Chinese government will continue supporting big hydropower
News Archive - Coal & Electric Power - Nov News

(Interfax, Nov 28, 2006) China is unlikely to turn its back on the massive and largely unexploited hydropower potential despite a number of recent controversies and setbacks, an expert with the National Development and Reform Commission (NDRC) said on Tuesday.

Gao Hu, an associate professor with the NDRC's Renewable Energy Development Center, said at the Global Hydropower Summit in Beijing that China's resource shortages, coupled with its skyrocketing energy demand, mean that it must continue to build large and disruptive dams and reservoirs on the country's biggest rivers.

Earlier in the year, the government appeared to reject a proposal to line the Nu River in Yunnan Province with thirteen hydropower plants, with the Minister of Water Resources, Wang Shucheng, saying that the plan was unsustainable and unscientific.

An increasing volume of stories about the negative impact of large-scale hydropower has also been appearing in the state-owned press, suggesting a difference in approach, but the launch of more big plants is inevitable. 

"China's renewable energy targets will require a big wave of construction in the next fifteen years," Gao said.  "The Nu River is a very sensitive question.
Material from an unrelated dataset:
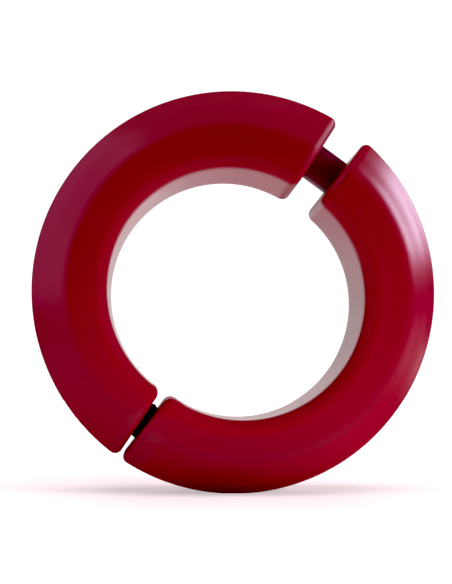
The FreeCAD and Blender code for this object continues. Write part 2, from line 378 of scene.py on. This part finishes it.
peg_axis = Vector((cos(radians(PEG_LEAN)), -sin(radians(PEG_LEAN))))
link_bore = (LINK_RADIUS + LINK_CLEARANCE, LINK_HALF + LINK_CLEARANCE)
upper_half = Half(
    "upper",
    way=-1,
    centre=(-1.16, -1.0),
    end_x=-1.55,
    lean=-0.5,
    face_radius=40.0,
    bores={
        CLASP: (PEG_MOUTH, -peg_axis, PEG_RADIUS + BOND_GAP, PEG_SHAFT + BOND_GAP),
        HINGE: (LINK_PLACE, Vector((-1, 0)), *link_bore),
    },
)
lower_half = Half(
    "lower",
    way=1,
    centre=(2.67, -0.76),
    end_x=2.95,
    lean=3.8,
    face_radius=41.0,
    bores={
        CLASP: (PEG_MOUTH, peg_axis, LINER_RADIUS + BOND_GAP, LINER_DEPTH + BOND_GAP),
        HINGE: (LINK_PLACE, Vector((1, 0)), *link_bore),
    },
)
halves = [upper_half, lower_half]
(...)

Small hydropower plants also face similar problems of overdevelopment, environmental damage and migration. We need to learn from international experience to develop regulations, but the central government will continue to give support to big hydropower."

China is committed to boosting renewable energy to 10 percent by 2010 and 16 percent by 2020, a task made considerably easier by the inclusion of large-scale hydropower stations. Ninety percent of the country's total renewable energy is expected to be derived from hydropower, according to NDRC figures.

Some experts say that plants like the Three Gorges and other massive facilities in the southwest cause too much damage to precarious ecosystems to be regarded as green alternative energy, but China continues to press ahead, believing that harnessing its rivers is far more sustainable than building new coal-fired plants.

Nevertheless, the plans to build more huge facilities - like the Xiangjiaba on the Jinsha River, which launched construction over the weekend - remain subject to dispute.

Liu Dong, the deputy country manager of the World Bank's International Finance Corp., said that large hydropower is far too controversial to receive IFC financial support, and that the organization would stick with smaller plants like the one it has been involved with on the Baishui River in Yunnan Province.